Macron someterá en diciembre un proyecto de ley para resolver los problemas derivados de la religión, es decir del islam. Se impedirá que los niños acudan a escuelas que ofrecen una educación musulmana e ignoran el programa educativo francés, y también se impedirá la educación a distancia de los estudiantes musulmanes a quienes no se permite acudir a las escuelas estatales, por ejemplo a las niñas que insisten en cubrirse la cabeza con el hiyab.

Estas medidas sin duda son loables, pero hay que considerar que no se pueden poner puertas al campo y que por lo tanto no acabarán con el islam que Macron pretende eliminar. Crearán problemas y conflictos más agudos que de una manera u otra se resolverán en su mayor parte a favor del gobierno, pero la cuestión de fondo no desaparecerá.

Más significativas serán otras medidas, como la vigilancia de mezquitas, donde se prohibirán los sermones de imanes extranjeros radicalizados y se controlará más a los imanes en general. Esto redundará en beneficio de todos. Aunque no terminará con la radicalización la podría reducir sensiblemente.

En medios musulmanes y en algunos círculos progresistas se ha acusado a Macron de propagar la islamofobia, una clase de racismo que está en boga en Francia y en el resto de Europa.

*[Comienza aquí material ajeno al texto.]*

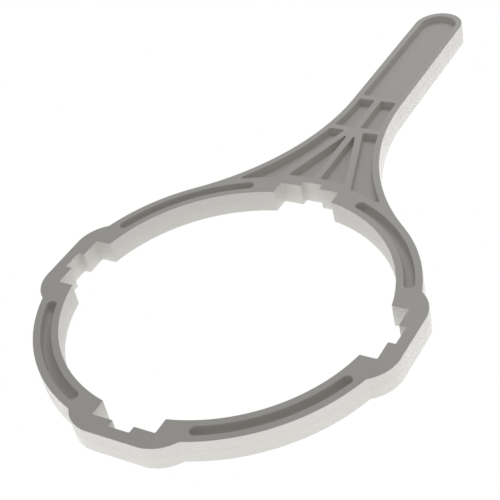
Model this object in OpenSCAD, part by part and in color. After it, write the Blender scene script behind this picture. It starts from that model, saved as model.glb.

Para combatirlo sería necesario que el presidente francés también tomara medidas para acabar con la discriminación que sufre la población musulmana en un sinfín de apartados.

Los detractores de Macron han argumentado que el proyecto de ley vulnera los derechos de los musulmanes estipulados en el artículo 18 de la Declaración Universal de los Derechos Humanos referente a la libertad de religión, incluida la libertad de enseñar las creencias y la libertad de observar los mandatos religiosos.

El problema es que a veces estos mandatos y estas creencias se topan con las leyes de los países de adopción de la población inmigrante, y que de estos choques saltan chispas. Es una cuestión que de alguna manera se debería regular, no solo en Francia sino en el conjunto de Europa, pero debería hacerse con el mayor tacto posible para que al pretender evitar la radicalización no surjan reacciones que agraven la creciente e inadmisible discriminación.